_GIVEN EXERCISE_
Repeat exactly and only the lines from the line containing "return Part.makeCylinder(NICK_RADIUS, 2" through the line containing "if obj.type not", both included.

## Begin DATA ENTRIES

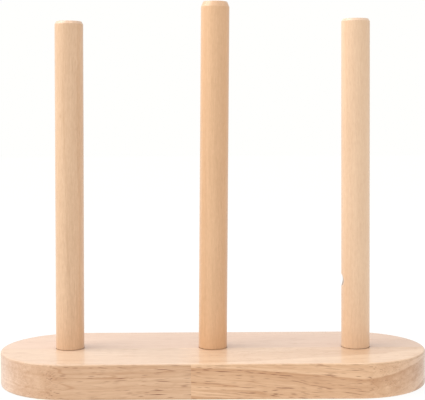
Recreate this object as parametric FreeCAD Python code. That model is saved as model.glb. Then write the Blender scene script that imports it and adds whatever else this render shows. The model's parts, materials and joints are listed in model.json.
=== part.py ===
"""Three-peg wooden stand: a round-ended board glued up from staves, with three lift-out dowels.

Millimetres. +X runs along the board, +Y towards its back, +Z up. The origin is the centre of the
board's underside, on the surface that the stand rests on.
"""
import FreeCAD, Part
import math
import os

# Board
BOARD_LENGTH = 300.0
BOARD_DEPTH = 105.0
BOARD_THICKNESS = 24.0
EDGE_ROUND = 1.6            # radius along the top and bottom edges
GLUE_LINE_Y = -3.0          # where the front staves meet the rear stave

# Finger joint between the two front staves
FINGER_TIP_X = -14.5        # the left stave reaches this far to the right
FINGER_LENGTH = 9.5
FINGER_PITCH = 4.5
FINGER_TIP_WIDTH = 0.7      # blunt end of each finger

# Pegs
PEG_RADIUS = 10.0
PEG_SPACING = 101.4
LEFT_TOP_Z = 254.9
MIDDLE_TOP_Z = 268.1
RIGHT_TOP_Z = 255.7
SEAT_RELIEF = 0.3           # the seated end is this much slimmer all round, so that it drops in
SHOULDER_RISE = 0.3         # full radius starts this far above the board
FOOT_BEVEL = 1.0            # eases the hidden lower end into its socket
TOP_SOFTENING = 0.35        # radius along both edges of the bevelled top

# Sockets
SOCKET_DEPTH = 16.0
SOCKET_CLEARANCE = 0.1      # radial, around the seated end
MOUTH_EASE = 0.5            # the mouth opens by this much, at 45 degrees

# Nick low on the right peg, on its left side, hollowed straight across it
NICK_RADIUS = 8.0
NICK_DEPTH = 1.4
NICK_HEIGHT = 71.5          # above the underside of the board
NICK_BEARING = 177.0        # degrees around the peg from +X

# Each peg: place along the board, top, lean towards +X in degrees, top bevel inwards and down
PEGS = {
    "left_peg": (-PEG_SPACING, LEFT_TOP_Z, 0.4, 1.2, 2.0),
    "middle_peg": (0.0, MIDDLE_TOP_Z, 0.7, 1.5, 3.7),
    "right_peg": (PEG_SPACING, RIGHT_TOP_Z, 0.0, 1.1, 1.8),
}

HALF_DEPTH = BOARD_DEPTH / 2
HALF_STRAIGHT = BOARD_LENGTH / 2 - HALF_DEPTH
SOCKET_FLOOR_Z = BOARD_THICKNESS - SOCKET_DEPTH
SEAT_RADIUS = PEG_RADIUS - SEAT_RELIEF
MARGIN = 10.0               # how far the cutting shapes reach past the board


def lean_axis(lean):
    """Direction of a peg that leans towards +X by this many degrees."""
    angle = math.radians(lean)
    return FreeCAD.Vector(math.sin(angle), 0, math.cos(angle))


def point_on_peg(place, lean, height):
    """Point on a peg's centre line. The lean pivots where the peg meets the board's top face."""
    run = (height - BOARD_THICKNESS) * math.tan(math.radians(lean))
    return FreeCAD.Vector(place + run, 0, height)


def prism(points, bottom, height):
    """Straight-sided solid from a closed outline in the XY plane."""
    corners = [FreeCAD.Vector(x, y, bottom) for x, y in points]
    corners.append(corners[0])
    return Part.Face(Part.makePolygon(corners)).extrude(FreeCAD.Vector(0, 0, height))


def board_blank():
    """The whole board: two straight sides, two half-round ends, rounded top and bottom edges."""
    back_left = FreeCAD.Vector(-HALF_STRAIGHT, HALF_DEPTH, 0)
    back_right = FreeCAD.Vector(HALF_STRAIGHT, HALF_DEPTH, 0)
    front_left = FreeCAD.Vector(-HALF_STRAIGHT, -HALF_DEPTH, 0)
    front_right = FreeCAD.Vector(HALF_STRAIGHT, -HALF_DEPTH, 0)
    left_end = FreeCAD.Vector(-BOARD_LENGTH / 2, 0, 0)
    right_end = FreeCAD.Vector(BOARD_LENGTH / 2, 0, 0)
    outline = Part.Wire([
        Part.makeLine(front_left, front_right),
        Part.Arc(front_right, right_end, back_right).toShape(),
        Part.makeLine(back_right, back_left),
        Part.Arc(back_left, left_end, front_left).toShape(),
    ])
    blank = Part.Face(outline).extrude(FreeCAD.Vector(0, 0, BOARD_THICKNESS))
    flat = [edge for edge in blank.Edges if edge.BoundBox.ZLength < 1e-6]
    return blank.makeFillet(EDGE_ROUND, flat)


def socket(place, lean):
    """Cutting shape of one blind socket with its eased mouth."""
    axis = lean_axis(lean)
    floor = point_on_peg(place, lean, SOCKET_FLOOR_Z)
    radius = SEAT_RADIUS + SOCKET_CLEARANCE
    bore = Part.makeCylinder(radius, SOCKET_DEPTH + MARGIN, floor, axis)
    ease_start = point_on_peg(place, lean, BOARD_THICKNESS - MOUTH_EASE)
    ease = Part.makeCone(radius, radius + 2 * MOUTH_EASE, 2 * MOUTH_EASE, ease_start, axis)
    return bore.fuse(ease)


def finger_line():
    """Zigzag of the finger joint in plan, from the front edge to the glue line."""
    slope_run = FINGER_PITCH / 2 - FINGER_TIP_WIDTH
    left_x = FINGER_TIP_X - FINGER_LENGTH
    points = [(FINGER_TIP_X, -HALF_DEPTH - MARGIN)]
    y = -HALF_DEPTH + FINGER_TIP_WIDTH
    at_tip = True
    while y + slope_run + FINGER_TIP_WIDTH < GLUE_LINE_Y:
        points.append((FINGER_TIP_X if at_tip else left_x, y))
        at_tip = not at_tip
        points.append((FINGER_TIP_X if at_tip else left_x, y + slope_run))
        y += slope_run + FINGER_TIP_WIDTH
    points.append((points[-1][0], GLUE_LINE_Y))
    return points


def front_left_region():
    """Plan outline of everything in front of the glue line and left of the finger joint."""
    left = -BOARD_LENGTH / 2 - MARGIN
    return finger_line() + [(left, GLUE_LINE_Y), (left, -HALF_DEPTH - MARGIN)]


def front_right_region():
    """Plan outline of everything in front of the glue line and right of the finger joint."""
    right = BOARD_LENGTH / 2 + MARGIN
    return finger_line() + [(right, GLUE_LINE_Y), (right, -HALF_DEPTH - MARGIN)]


def rear_region():
    """Plan outline of everything behind the glue line."""
    end = BOARD_LENGTH / 2 + MARGIN
    back = HALF_DEPTH + MARGIN
    return [(-end, GLUE_LINE_Y), (end, GLUE_LINE_Y), (end, back), (-end, back)]


def staves():
    """The board with its sockets, divided into its glued staves."""
    board = board_blank()
    for place, _, lean, _, _ in PEGS.values():
        board = board.cut(socket(place, lean))
    regions = {
        "front_left_stave": front_left_region(),
        "front_right_stave": front_right_region(),
        "rear_stave": rear_region(),
    }
    height = BOARD_THICKNESS + 2 * MARGIN
    return {name: board.common(prism(outline, -MARGIN, height)) for name, outline in regions.items()}


def peg(place, top, lean, bevel_in, bevel_down):
    """One dowel, from its socket's floor to its bevelled top."""
    length = (top - SOCKET_FLOOR_Z) / math.cos(math.radians(lean))
    shoulder = SOCKET_DEPTH + SHOULDER_RISE
    profile = [
        (0, 0),
        (SEAT_RADIUS - FOOT_BEVEL, 0),
        (SEAT_RADIUS, FOOT_BEVEL),
        (SEAT_RADIUS, shoulder - SEAT_RELIEF),
        (PEG_RADIUS, shoulder),
        (PEG_RADIUS, length - bevel_down),
        (PEG_RADIUS - bevel_in, length),
        (0, length),
    ]
    corners = [FreeCAD.Vector(radius, 0, height) for radius, height in profile]
    corners.append(corners[0])
    turned = Part.Face(Part.makePolygon(corners)).revolve(FreeCAD.Vector(), FreeCAD.Vector(0, 0, 1), 360)
    bevel_edges = [edge for edge in turned.Edges if edge.BoundBox.ZMin > length - bevel_down - 1e-6
                   and edge.BoundBox.ZLength < 1e-6]
    turned = turned.makeFillet(TOP_SOFTENING, bevel_edges)
    turned.rotate(FreeCAD.Vector(), FreeCAD.Vector(0, 1, 0), lean)
    turned.translate(point_on_peg(place, lean, SOCKET_FLOOR_Z))
    return turned


def nick(place):
    """Cutting shape of the nick: a level cylinder across a peg's side."""
    bearing = math.radians(NICK_BEARING)
    reach = PEG_RADIUS + NICK_RADIUS - NICK_DEPTH
    centre = FreeCAD.Vector(place + reach * math.cos(bearing), reach * math.sin(bearing), NICK_HEIGHT)
    across = FreeCAD.Vector(-math.sin(bearing), math.cos(bearing), 0)
    return Part.makeCylinder(NICK_RADIUS, 2 * PEG_RADIUS, centre - across * PEG_RADIUS, across)


def pegs():
    """The three dowels, by name."""
    made = {name: peg(*values) for name, values in PEGS.items()}
    made["right_peg"] = made["right_peg"].cut(nick(PEGS["right_peg"][0]))
    return made


def main():
    os.makedirs("parts", exist_ok=True)
    for name, shape in {**staves(), **pegs()}.items():
        solid = shape.Solids[0]
        print(name, len(shape.Solids), "solid, valid", solid.isValid(), "volume", round(solid.Volume, 1))
        solid.exportStep(f"parts/{name}.step")


main()
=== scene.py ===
"""Looks of the three-peg wooden stand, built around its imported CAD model. Metres, +Z up.

Each peg is a turned mesh that stands for its CAD node. The board's staves are the CAD nodes
themselves. The wood materials work in millimetres, with their own x axis along the grain.
"""

import json
import math
import random

import bpy
from mathutils import Matrix, Vector, noise


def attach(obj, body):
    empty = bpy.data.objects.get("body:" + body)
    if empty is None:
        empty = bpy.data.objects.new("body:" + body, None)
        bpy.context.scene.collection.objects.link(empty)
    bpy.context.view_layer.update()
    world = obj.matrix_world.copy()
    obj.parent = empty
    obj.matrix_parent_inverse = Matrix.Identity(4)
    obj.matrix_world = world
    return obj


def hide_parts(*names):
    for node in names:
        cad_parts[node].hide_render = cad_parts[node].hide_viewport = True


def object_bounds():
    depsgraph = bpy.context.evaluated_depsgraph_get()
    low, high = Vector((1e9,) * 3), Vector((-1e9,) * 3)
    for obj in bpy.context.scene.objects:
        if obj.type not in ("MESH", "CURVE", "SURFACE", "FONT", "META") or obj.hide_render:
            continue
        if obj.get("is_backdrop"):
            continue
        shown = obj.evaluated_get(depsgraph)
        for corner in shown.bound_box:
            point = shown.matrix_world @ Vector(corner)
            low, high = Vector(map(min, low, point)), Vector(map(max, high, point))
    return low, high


MM = 0.001

# Pegs: seed of the surface, top bevel inwards and down (mm)
PEGS = {
    "left_peg": (11, 1.2, 2.0),
    "middle_peg": (23, 1.5, 3.7),
    "right_peg": (37, 1.1, 1.8),
}
PEG_SEGMENTS = 96
RING_SPACING = 1.5 * MM
SHARP_FROM = math.radians(40)   # edges that turn by more than this are shaded sharp
SEAT_LENGTH = 16.0 * MM         # of the slimmer end that stands in the socket
SEAT_RELIEF = 0.3 * MM
FOOT_BEVEL = 1.0 * MM
MOUTH_SHADE = 0.35                    # how dark the painted shade is in the gap at the socket's mouth
MOUTH_SHADE_REACH = 0.5 * MM
TOP_SOFTENING = 0.35 * MM

# Wear of the pegs
WAVINESS = 0.03 * MM            # how far a sanded dowel is from a true cylinder
WAVES_AROUND = 1.5
WAVES_PER_METRE = 25
DENTS_PER_PEG = 5
DENT_PLACE = (0.2, 0.95)        # shares of the peg's length
DENT_DEPTH = (0.04, 0.12)       # mm
DENT_WIDTH = (1.0, 2.2)         # mm
NICK_DARKENING_FROM = 0.15                # mm below the wall, which only the nick is
NICK_DARKENING_RATE = 3.0                 # how fast the nick's darker colour takes over below that, per mm

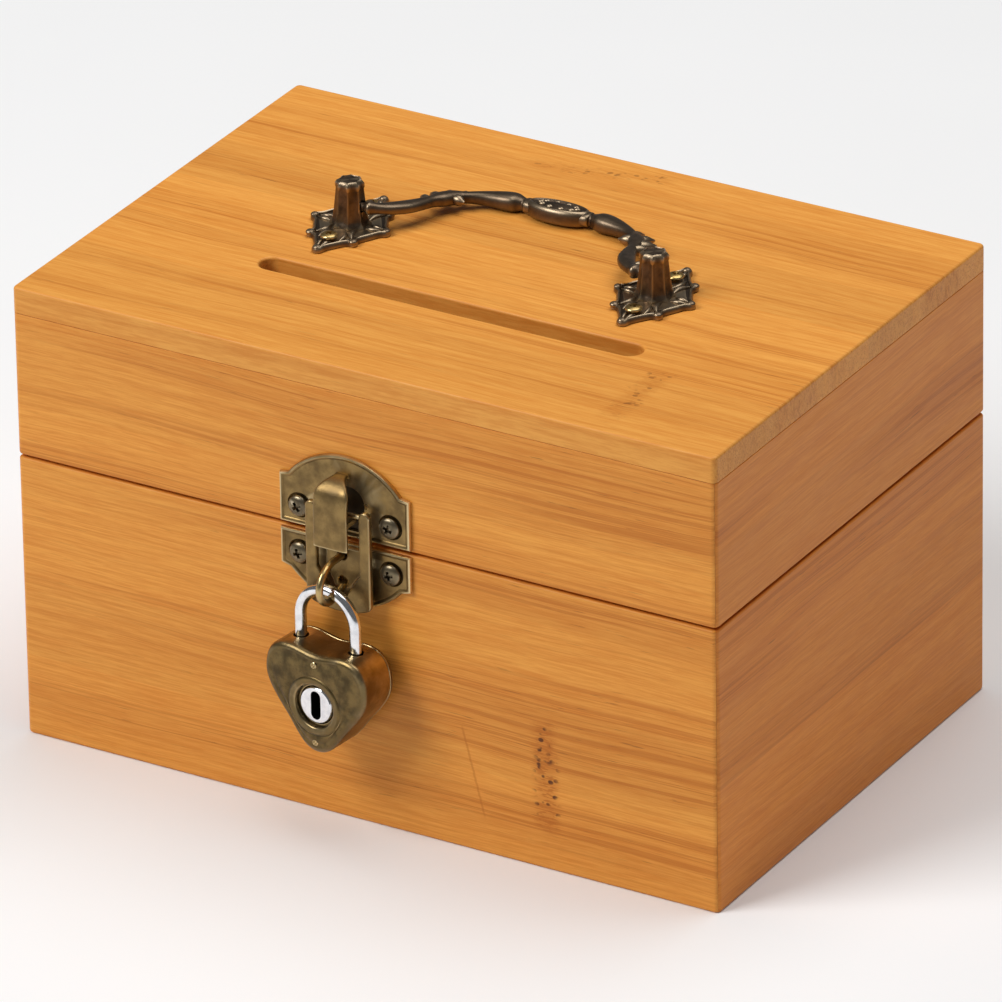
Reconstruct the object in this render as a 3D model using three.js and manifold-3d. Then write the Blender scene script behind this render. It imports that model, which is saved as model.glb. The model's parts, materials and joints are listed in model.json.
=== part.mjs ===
// A wooden money box: a bamboo box with a hinged lid, a coin slot, a bail handle, a hasp and a padlock.
// Millimetres. X runs along the front, Y from the front to the back, Z up.
// The origin is the centre of the box's underside.

import * as THREE from 'three';
import { mergeVertices } from 'three/addons/utils/BufferGeometryUtils.js';
import Module from 'manifold-3d';

const wasm = await Module();
wasm.setup();

// ---- Driving dimensions ----

const BOX = { width: 200, depth: 137, height: 124.5 };
const WALL = 8;                 // thickness of the side boards
const TOP = 7;                  // thickness of the top board
const FLOOR = 5;                // thickness of the floor board
const SEAM = 78;                // height of the joint between base and lid
const SEAM_GAP = 0.8;
const GLUE_GAP = 0.1;           // glue line between boards
const EASE = 0.8;               // chamfer on the upright corners
const FIT = 0.3;                // clearance between pieces that fit one another
const ROUND = 24;               // sides of a small round piece

const SLOT = { x: 1, y: -25.9, length: 109, width: 7 };

const HINGE = {
  x: 62, width: 26, height: 11, thick: 1, knuckle: 1.8, pin: 0.8, offset: 1.9, tab: 8, screwX: 8, screwZ: 7.5,
};

// The hasp's heights are measured from the seam, and its widths from its own centre line.
const HASP = {
  x: -4.1, halfWidth: 18.6, thick: 1.2, screwX: 13, screwZ: 6.4,
  upperEdge: 1.1, earTop: 14.5, archTop: 22.8, archHalf: 16, archFoot: 15,
  lowerEdge: -0.6, earBottom: 10.4, bellyBottom: 18.2, bellyHalf: 15.8, bellyFoot: 11.2,
  pivotZ: 9, pivotOut: 4.1,
};
const FRAME = {
  thick: 1.6, armIn: 6.1, armOut: 9.2, knuckle: 1.5, crossbar: 0.65,
  footSide: -16.1, footMiddle: -18.1, taperTop: -7, taperHalf: 2.6, taperZ: -12.4, toeHalf: 1.5, toeZ: -15.7,
};
const TONGUE = { width: 9.6, thick: 1.2, out: 7.6, top: 18, shelf: 7.4, slope: 5, crown: 3.9, window: 15.4 };
const PAD = { out: 2.6, half: 5.6, top: -1.2, taperZ: -7, toeHalf: 2.4, bottom: -12.6 };
const STAPLE = { wire: 0.95, topZ: -3.6, bottomZ: -11.8, reach: 13.7, drop: 10, rooted: 3 };

const HANDLE = {
  postX: 43.7, postY: 1, plateX: 11.5, plateY: 17.5, plateThick: 2,
  postBase: 4.6, postTop: 3.3, postHeight: 12, pivotUp: 6.5, lean: 8.6, rod: 1.6, tip: 1.2, screwY: 10.4,
};

const LOCK = {
  x: -5, y: -77, turn: -6.7, halfWidth: 15.6, bottom: 24.5, notch: 51.6, lobe: 52.6, thick: 12.3,
  shell: 2, cover: 1.6, edge: 1.4, legX: 8.5, rod: 1.55, archTop: 68.7, toeEnd: 45.4, heelEnd: 42,
  plugZ: 37.7, plug: 4.9, plugDepth: 7.6, boss: 7.4, mouth: 6.2, rivet: 0.9, rivetZ: [49, 27.6],
};
// The latch's bar points at the shackle's toe leg, and its foot hangs down towards the key plug.
const LATCH = { tip: -6.6, right: -1, footLeft: -4, half: 1.6, top: 47.7, barBottom: 46.2, footBottom: 44.2 };
const LATCH_SPRING = { radius: 1.1, wire: 0.2, z: 45.6, length: 4.6, turns: 5 };
const SHACKLE_SPRING = { radius: 1.3, wire: 0.22, bottom: 38.1, length: 3.6, turns: 3, inset: 0.3 };
const LUG = { back: 1.8, gap: 0.3 };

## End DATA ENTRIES

_FINAL ANSWER_
    return Part.makeCylinder(NICK_RADIUS, 2 * PEG_RADIUS, centre - across * PEG_RADIUS, across)


def pegs():
    """The three dowels, by name."""
    made = {name: peg(*values) for name, values in PEGS.items()}
    made["right_peg"] = made["right_peg"].cut(nick(PEGS["right_peg"][0]))
    return made


def main():
    os.makedirs("parts", exist_ok=True)
    for name, shape in {**staves(), **pegs()}.items():
        solid = shape.Solids[0]
        print(name, len(shape.Solids), "solid, valid", solid.isValid(), "volume", round(solid.Volume, 1))
        solid.exportStep(f"parts/{name}.step")


main()
=== scene.py ===
"""Looks of the three-peg wooden stand, built around its imported CAD model. Metres, +Z up.

Each peg is a turned mesh that stands for its CAD node. The board's staves are the CAD nodes
themselves. The wood materials work in millimetres, with their own x axis along the grain.
"""

import json
import math
import random

import bpy
from mathutils import Matrix, Vector, noise


def attach(obj, body):
    empty = bpy.data.objects.get("body:" + body)
    if empty is None:
        empty = bpy.data.objects.new("body:" + body, None)
        bpy.context.scene.collection.objects.link(empty)
    bpy.context.view_layer.update()
    world = obj.matrix_world.copy()
    obj.parent = empty
    obj.matrix_parent_inverse = Matrix.Identity(4)
    obj.matrix_world = world
    return obj


def hide_parts(*names):
    for node in names:
        cad_parts[node].hide_render = cad_parts[node].hide_viewport = True


def object_bounds():
    depsgraph = bpy.context.evaluated_depsgraph_get()
    low, high = Vector((1e9,) * 3), Vector((-1e9,) * 3)
    for obj in bpy.context.scene.objects:
        if obj.type not in ("MESH", "CURVE", "SURFACE", "FONT", "META") or obj.hide_render:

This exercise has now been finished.